My Lords, the emphasis in the debate so far has been very much on the interests of the employer and business in seeking to remove as much red tape and as many burdens as possible—and that is understandable. Clause 2 and what it means may be small beer for the employer and a company, because there are now so few discrimination cases in which individuals can clear all the hurdles, but it is not small beer for those individuals. Many employees feel that discrimination in the workplace is something that they cannot do very much about. The hurdles which have been placed in front of them are such that few now get to the employment tribunal; they are not even able to afford to lodge their cases. If you are a cook or a cleaner, you are generally a low paid and vulnerable employee. Employers feel sufficiently empowered as to exploit that situation. We should recognise that this may be something that it would be good for employers not to have as a burden but we should also recognise that it is not a great burden when you consider the volume of cases that get to that point. We are talking about employers who have been found guilty of discrimination.

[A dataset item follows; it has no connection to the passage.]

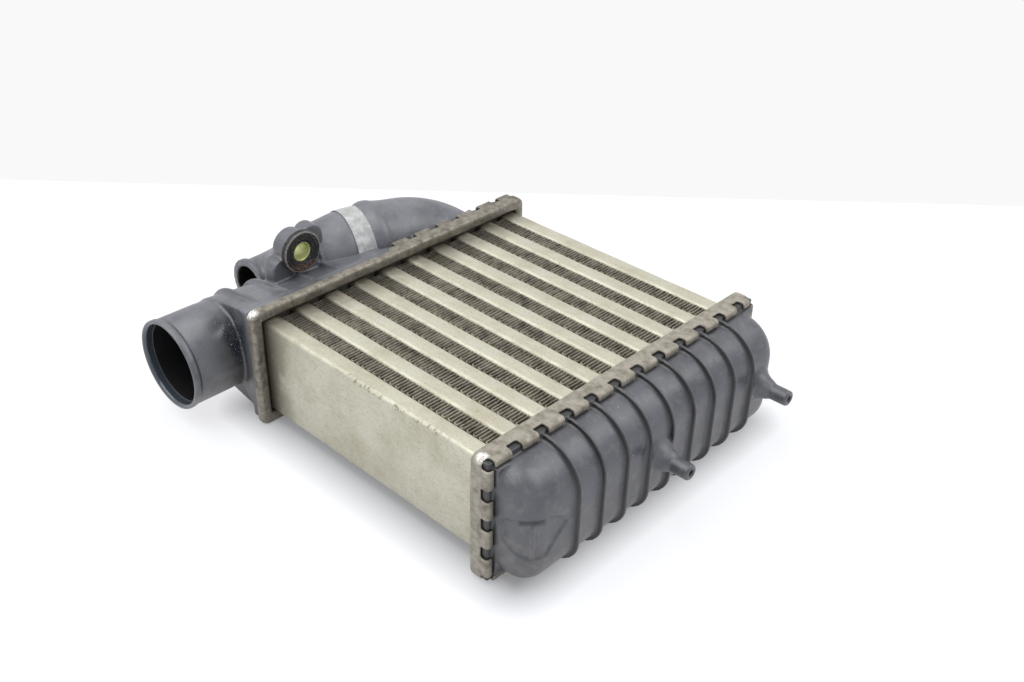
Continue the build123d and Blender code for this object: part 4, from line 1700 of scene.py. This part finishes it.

If someone has gone to the trouble of challenging unfair treatment in the workplace, gone through some form of internal process perhaps, paid their money and gone through conciliation, cleared all the other hurdles to get to the tribunal and won their case, we should be concerned that the tribunal might not be able to make recommendations to help the employer who is guilty of discrimination to put things right in a way that would make a difference to how employees are treated. It is about sending out those messages. While the Government have been keen to remove burdens from employers, they should certainly not advocate that employers go on being unfair to their employees. It is therefore important that Clause 2 should not stay in the Bill. That would enable us to give confidence to employees that, although there are all those hurdles, those who succeed in getting to the tribunal and win a case will be dealt with in a way that enables them to be treated fairly as employees.
I want to give an example of what I am getting at by citing the recent case which Police Constable Carol Howard brought against the Metropolitan Police. That case illustrates the folly of allowing Clause 2 to remain in the Bill. The tribunal found that the respondent, the Metropolitan Police Commissioner, directly discriminated against PC Howard because she is a black woman. It also held that the respondent victimised her because of her complaints of discrimination. She had had the temerity to lodge a complaint, have an internal process and then go beyond that to the employment tribunal—how dare she? She was harassed and victimised; she was even arrested and put on bail for more than a year during the process of the case and subsequent to the finding of discrimination.
What was worse, the tribunal found that the respondent had a policy of deleting findings of discrimination in its own internal grievance procedures, known as the “fairness at work” process. That is some fairness at work. You have an internal investigation. If any aspect of discrimination is found, the investigating fairness-at-work officers are told, “You have to remove that, delete it”. What sort of fairness at work process seeks to hide the truth of discriminatory activity and to mislead the tribunal about its own internal findings? Those distorted and doctored internal findings from a flawed process would never have come to light had not Carol Howard tenaciously, while being victimised and harassed, fought to get the disclosure of those internal reports, which the Metropolitan Police resisted strenuously but finally had to do. Had she not done so, the Met and its expensive lawyers would have got away with covering up extensive discrimination. Is that justice? Is that fair? Is that what we want?
As I said, it is understandable that we seek to unburden employers and companies of regulation that seems unnecessary—this may seem unnecessary because few people are making it to the end of the process—but the context I have just described shows that we have reached the point of serious imbalance in the process of seeking remedies through employment tribunal and discrimination cases, which enables employers, should they choose to do so, to ride roughshod over their employees’ rights when it comes to unfair and unlawful discrimination. Clause 2 adds insult to injury. The only employers who would want it are those who have something to hide or those who want to continue unlawfully and unfairly to discriminate against their employees.
My Lords, I imagine that in the case of the police officer who successfully made a claim against the Metropolitan Police there was no recommendation by the tribunal. It might have been thought to be unnecessary in such a case because it received such widespread publicity that there would be pressure on the Metropolitan Police to declare what changes it had made in its policy so that similar cases of discrimination did not happen in future. However, we do not know what was the case in the 28 other recommendations, where the media may have been less inclined to look into the circumstances and focus attention on what sort of reforms were needed to the procedures that were the subject of the complaint against the violators of the Equality Act.
Have the Government looked at the cases where the 27 recommendations were made? With those accepted by the employers, which cost them a mere £2,000 on average, the procedure was obviously helpful to the employer. We are talking not about an additional burden but something that assisted the employer to avoid similar tribunal cases in future. If the argument behind the whole of the Bill is about the burden on employers, we are talking about the wrong subject here, because we are removing a burden by allowing the recommendations to be made, particularly when employers implement them. I would like my noble friend to say what happened in the other 19 cases where there was no response to inquiries by the EHRC. Would it not be helpful if your Lordships could know whether those employers also found the recommendations helpful? If so, and 100% of the 28 recommendations were accepted by employers and implemented at fairly trivial cost, surely that is a very strong argument for retaining the powers. Even if observations substitute for recommendations, they do not have quite the same moral force. If my noble friend can enlighten me on the other 27 cases, that would be very helpful to your Lordships in reaching a decision.